Extract, word for word, every line from the one containing "The FreeCAD and" through the one containing "- seal_thickness, -seal_drop)).removeSplitter()", with both end lines kept.

= Dataset entries =
* start *
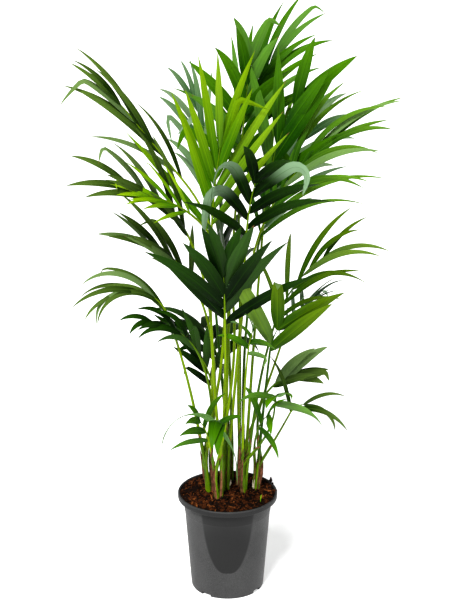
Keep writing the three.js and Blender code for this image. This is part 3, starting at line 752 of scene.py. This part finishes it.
def stalk_material():
    """Bare stalk: yellow green with deeper green streaks, darker up along the midrib, and darker on the
    stalks further back as painted shade.
    """
    def paint(n):
        _, v, _ = n.parts(n.uv())
        fibres = n.fibres(9.0, 4.0)
        # painted shade: tint goes from the most shaded stalk at 0 to the most lit at 1
        tint = n.attribute("tint")
        light = n.mix(tint, *STALK_LIGHT_SHADED_TO_LIT)
        deep = n.mix(tint, *STALK_DEEP_SHADED_TO_LIT)
        color = n.mix(n.times(fibres["Mask"], 0.7), light, deep)
        color = n.mix(n.span(v, 0.55, 1.0, 0.0, 0.55), color, deep)
        return {"color": color, "height": fibres["Height"], "relief": 0.0004}

    return finish_material("green stalk", paint, roughness=0.4, specular=0.08)


def sheath_material():
    """Leaf sheath: green with ribs, going tan and brown where it is dry, and white on a scrap."""
    def paint(n):
        fibres, blotch = n.fibres(16.0, 5.0), n.mottle(120.0, 0.42, 0.62)
        green = n.mix(fibres["Mask"], *SHEATH_GREEN)
        tan = n.mix(fibres["Mask"], *SHEATH_TAN)
        tan = n.mix(blotch["Mask"], tan, SHEATH_BLOTCH)
        edge = n.math("ADD", n.attribute("dry"), n.times(blotch["Height"], 0.5))
        color = n.mix(n.span(edge, 0.62, 0.85), green, tan)
        color = n.mix(n.span(n.attribute("dry"), DRY_SCRAP - 0.3, DRY_SCRAP - 0.1), color, SCRAP_COLOR)
        roughness = n.span(edge, 0.6, 0.9, 0.45, 0.8)
        return {"color": color, "roughness": roughness, "height": fibres["Height"], "relief": 0.001}

    return finish_material("green sheath", paint, specular=0.12)


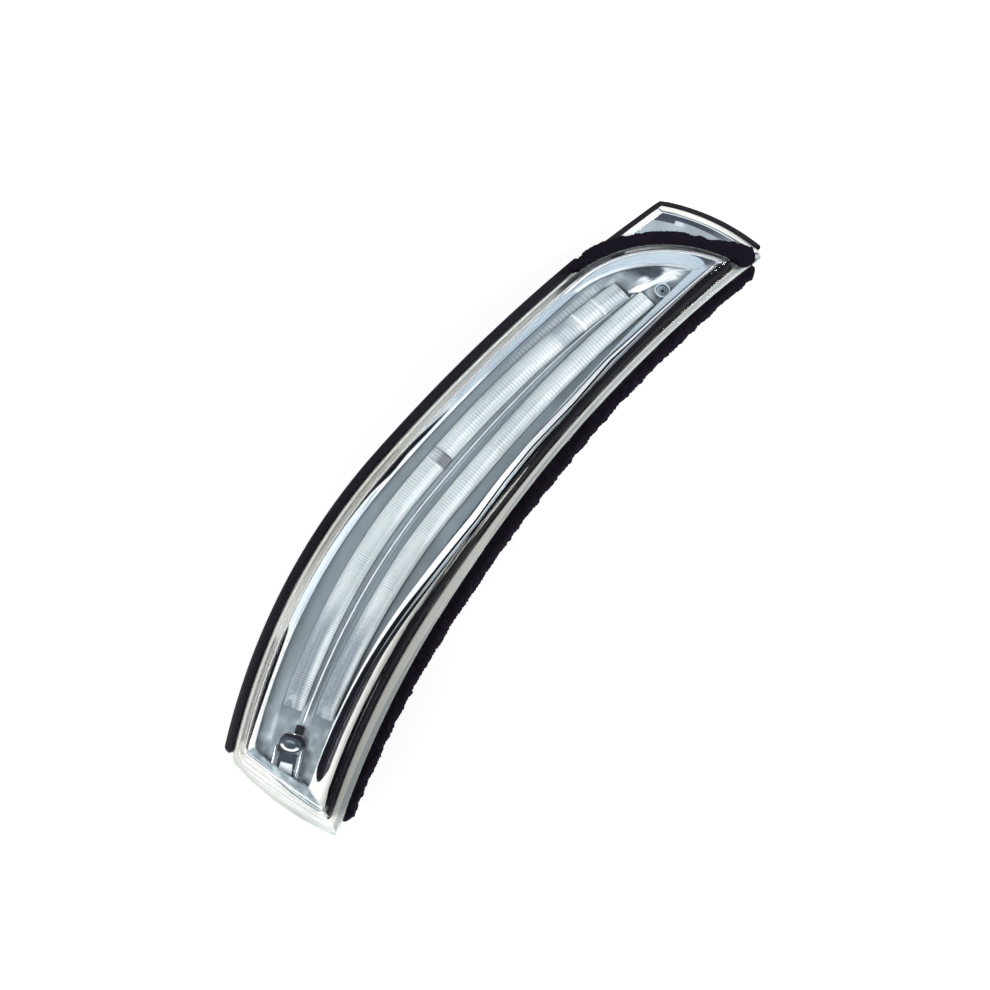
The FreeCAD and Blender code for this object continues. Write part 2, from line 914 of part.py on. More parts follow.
def edge_seal():
    """Black seal along the leading edge which goes on, thinner, round the flat past the nose."""
    inner_inset = seal_width - fit
    edges = front_edges(seal_start, seal_stop, 0) + front_edges(seal_start, seal_stop, inner_inset)
    edges += [straight(at(station, 0), at(station, inner_inset)) for station in (seal_start, seal_stop)]
    strip = prism(closed(edges))
    ring = prism(grown(flange_outline(), fit + nose_seal_width)).cut(prism(grown(flange_outline(), fit)))
    band = strip.fuse(ring.common(past_nose())).cut(prism(grown(flange_outline(), fit)))
    return band.common(slab(-seal_drop - seal_thickness, -seal_drop)).removeSplitter()


def foam_strip_side():
    """Soft strip on the trailing wall of the housing, under the flange."""
    rear = [at(foam_stop, depth_tip - foam_overlap), at(foam_start, depth_end - foam_overlap)]
    front = [at(foam_stop, depth_tip + foam_end_depth), at(foam_start, depth_end + foam_end_depth)]
    edges = rear_edges(rear[0], rear[1], foam_overlap, foam_overlap)
    edges += rear_edges(front[0], front[1], -foam_depth, -foam_depth)
    edges += [straight(rear[0], front[0]), straight(rear[1], front[1])]
    high = -lens_flange - seat - rim_thickness - fit
    strip = prism(closed(edges)).cut(prism(grown(window_outline(), fit)))
    return strip.common(slab(high - foam_height, high))


def foam_strip_cross():
    """Soft strip across the flange, round the window's nose."""
    ring = prism(grown(window_outline(), fit + cross_foam_width)).cut(prism(grown(window_outline(), fit)))
    return ring.common(slab(seat, seat + cross_foam_height)).common(past_nose())


pieces = [outer_lens, rear_housing, bezel, reflector, light_guide_upper, light_guide_lower,
          turn_board, turn_light_chips, side_tower, side_optic, side_board, side_light_chip,
          driver_board, driver_chip, board_resistors, board_screws, flex_strips, connector_shell,
          connector_blades, connector_seal, breather_patch, edge_seal, foam_strip_side, foam_strip_cross]


def main():
    """Writes each piece to a file named after the function that makes it."""
    os.makedirs("parts", exist_ok=True)
    for make in pieces:
        make().exportStep(os.path.join("parts", make.__name__ + ".step"))


if __name__ == "__main__":
    main()
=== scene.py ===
import math

import bpy
import numpy as np
from bpy.props import FloatProperty, PointerProperty
from mathutils import Matrix, Vector


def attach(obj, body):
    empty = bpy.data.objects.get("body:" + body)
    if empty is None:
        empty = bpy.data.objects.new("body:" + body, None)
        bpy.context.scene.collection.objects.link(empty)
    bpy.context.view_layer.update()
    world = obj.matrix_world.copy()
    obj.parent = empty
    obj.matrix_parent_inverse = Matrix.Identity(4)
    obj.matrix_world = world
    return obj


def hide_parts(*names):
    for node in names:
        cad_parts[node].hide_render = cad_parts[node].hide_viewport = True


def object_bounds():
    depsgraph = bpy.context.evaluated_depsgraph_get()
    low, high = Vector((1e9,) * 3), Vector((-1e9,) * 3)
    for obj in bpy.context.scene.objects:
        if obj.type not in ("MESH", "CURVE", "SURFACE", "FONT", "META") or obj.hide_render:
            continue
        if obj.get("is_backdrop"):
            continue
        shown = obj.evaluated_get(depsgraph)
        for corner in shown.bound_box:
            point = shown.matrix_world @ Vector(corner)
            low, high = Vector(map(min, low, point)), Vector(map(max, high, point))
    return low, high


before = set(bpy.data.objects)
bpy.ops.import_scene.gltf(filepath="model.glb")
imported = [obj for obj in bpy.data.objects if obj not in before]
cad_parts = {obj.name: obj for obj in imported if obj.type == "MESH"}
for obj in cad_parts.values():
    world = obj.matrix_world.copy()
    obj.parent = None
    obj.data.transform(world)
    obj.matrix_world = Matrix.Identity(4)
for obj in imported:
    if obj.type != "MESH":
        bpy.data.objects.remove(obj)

bl_info = {
    "name": "Mirror turn signal lamp",
    "version": (1, 0, 0),
    "blender": (4, 5, 0),
    "location": "3D View > Sidebar > Lamp",
    "description": "Builds the looks of a mirror turn signal lamp over its solid model",
    "category": "Object",
}

# Lengths are millimetres until a mesh is made, in the same axes as the solid model.
# A station is a length along the leading edge, an inset a distance in from it,
# and a height a distance out from the face of the lens flange.
MM = 0.001
# Bow along the lamp: its radius, the top of the flange's face, and where the window's crown has its middle
BOW_RADIUS = 300.0
BOW_TOP = 34.0
CROWN_Y = -2.0
# Leading edge: two arcs that meet at station 0, with the place and the heading there
EDGE_X = -10.0
EDGE_Y = 26.0
EDGE_HEADING = math.radians(-0.9)
EDGE_OUTER = 205.0
EDGE_INNER = 900.0
# Height of the window, thickness of the lens and of its flange, heights of the bezel's face and of the seal
LENS_HEIGHT = 7.5
LENS_WALL = 1.6
FLANGE = 2.2
FACE_HEIGHT = 3.6
SEAL_HEIGHT = -2.2

# Corners of the outlines in plan, each by station and inset
WINDOW_HEEL, WINDOW_TURN = (-96.0, 5.3), (80.0, 5.3)
WINDOW_TIP, WINDOW_CORNER = (119.5, 32.3), (-110.0, 34.8)
OPENING_HEEL, OPENING_TURN = (-92.6, 9.3), (77.2, 9.3)
OPENING_TIP, OPENING_CORNER = (108.3, 26.1), (-100.5, 27.6)
LAND_HEEL, LAND_TURN = (-92.9, 9.05), (77.7, 9.05)
LAND_TIP, LAND_CORNER = (108.6, 26.4), (-101.0, 27.9)
FLANGE_HEEL, FLANGE_TURN = (-97.4, 3.1), (78.0, 3.1)
FLANGE_TIP, FLANGE_CORNER = (129.5, 34.8), (-115.0, 37.8)
FLAT_APEX = (116.2, 3.9)
# How far the nose of the window and the inner end of the flat stand out, in plan
NOSE_BULGE = -7.2
FLAT_BULGE = 2.6
# Points of the trailing side
QUARTER = (-70.0, 38.9)
MIDDLE = (-30.0, 40.7)

# Light guides: where they start and stop, half their widths and the knots of their middle lines
GUIDE_START = -78.0
UPPER_STOP, LOWER_STOP = 88.0, 92.0
UPPER_HALF, LOWER_HALF = 3.2, 3.0
UPPER_KNOTS = ((-70.0, 17.0), (-30.0, 16.8), (35.0, 15.4), (88.0, 17.2))
LOWER_KNOTS = ((-70.0, 27.0), (-30.0, 27.7), (35.0, 25.5), (92.0, 24.1))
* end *
= Final result =
The FreeCAD and Blender code for this object continues. Write part 2, from line 914 of part.py on. More parts follow.
def edge_seal():
    """Black seal along the leading edge which goes on, thinner, round the flat past the nose."""
    inner_inset = seal_width - fit
    edges = front_edges(seal_start, seal_stop, 0) + front_edges(seal_start, seal_stop, inner_inset)
    edges += [straight(at(station, 0), at(station, inner_inset)) for station in (seal_start, seal_stop)]
    strip = prism(closed(edges))
    ring = prism(grown(flange_outline(), fit + nose_seal_width)).cut(prism(grown(flange_outline(), fit)))
    band = strip.fuse(ring.common(past_nose())).cut(prism(grown(flange_outline(), fit)))
    return band.common(slab(-seal_drop - seal_thickness, -seal_drop)).removeSplitter()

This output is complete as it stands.